So very many colours! Slight variations of synthetic upper, the latest—we ought to have anticipated it—in full grain leather. Attractive on first release as a retro middlebrow athleisure reference, the lux irony loses its gild when the luxury house itself produces infinite on-demand variations. Thus our discomfort at buying, rather than simply admiring, luxury sneaker trends. 

Jealousy, no doubt: we have been delighted by the resort ‘21 collection, which suggests some of Bruno Sialelli’s range. We wish there was as much of it in our local store as there are sneakers. The resort collection, making use of prints from the twentieth-century Russian artist and designer Erte, is much more grown-up. The preferred wider cut of Sialleli’s trousers are a natural fit with these more formal, wide cut blazers for men. Did we say wide? They aren’t in fact; and this is an attractive conjuring trick of Sialelli’s tailoring. Fitted at the chest, with slim and elongated drainpipe sleeves similar to the women’s, the monochrome colouring, square shoulders, and play with buttons all add a formidable, martial punch to an otherwise androgynous look. It appears that the suit will be as masculine or feminine as its wearer, or better, their mood at the moment. An achievement.

Finally, Sialelli’s preference for warm weather wear doesn’t look quite so sweaty. These clothes might be worn to a glamorous dinner. The womenswear is all about the hardware: gorgeous metal, self-fabric and leather buttons, fixed to jackets and coats (the leather lapelled peacoat is particularly good) with variations of balloon and rounded sleeves, all combined skillfully with refreshing Erte printed silks, scarves and blouses.
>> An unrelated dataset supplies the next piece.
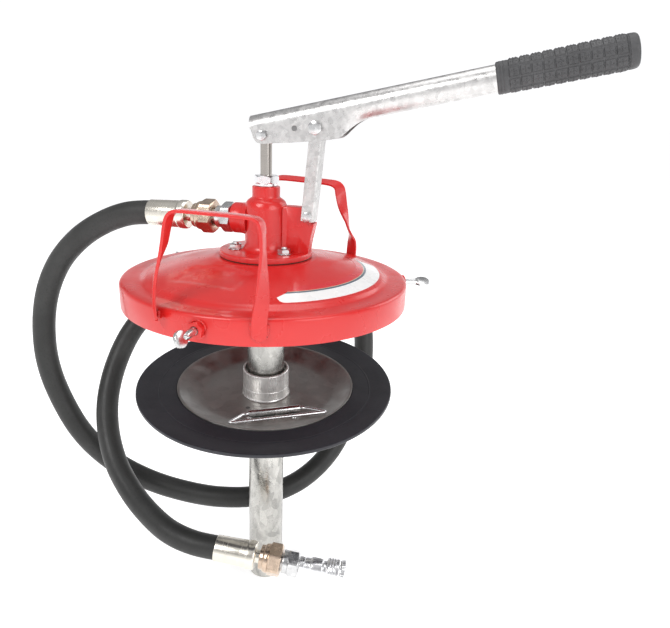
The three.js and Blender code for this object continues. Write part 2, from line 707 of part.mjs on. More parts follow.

This, not a hoodie and a bag of Cheetos, is what we aspire to after lockdown. Note the Erte collaboration in our blouse below, bought at Harbour City, Hong Kong.            

*

Cross the way at Louis Vuitton, a dozen shoppers wait in line. So, down the corridor, at Gucci. Elsewhere, including Saint Laurent, empty. Black people now shop at South Coast Plaza, something which, before the renewed publicity of the Black Freedom Struggle, was not the case. It is not without shame that one imagines the discomfort that kept them away in the past. 

We explored emerging and underappreciated designers at feel-good local French-owned boutique Please Do Not Enter and, extinguishing our allowance, bought socks. 

Then, to Bottega Veneta, to get, for the first time among our American staff, hands on the latest collections by Daniel Lee. It was, in our brief glimpse, impressive. Despite BV’s apparent resurgence, there was no line at its door, which was moreover, open. Losing ourselves in the moment, we entered, noticing one employee reviewing an accessory with a pair of Chinese women. 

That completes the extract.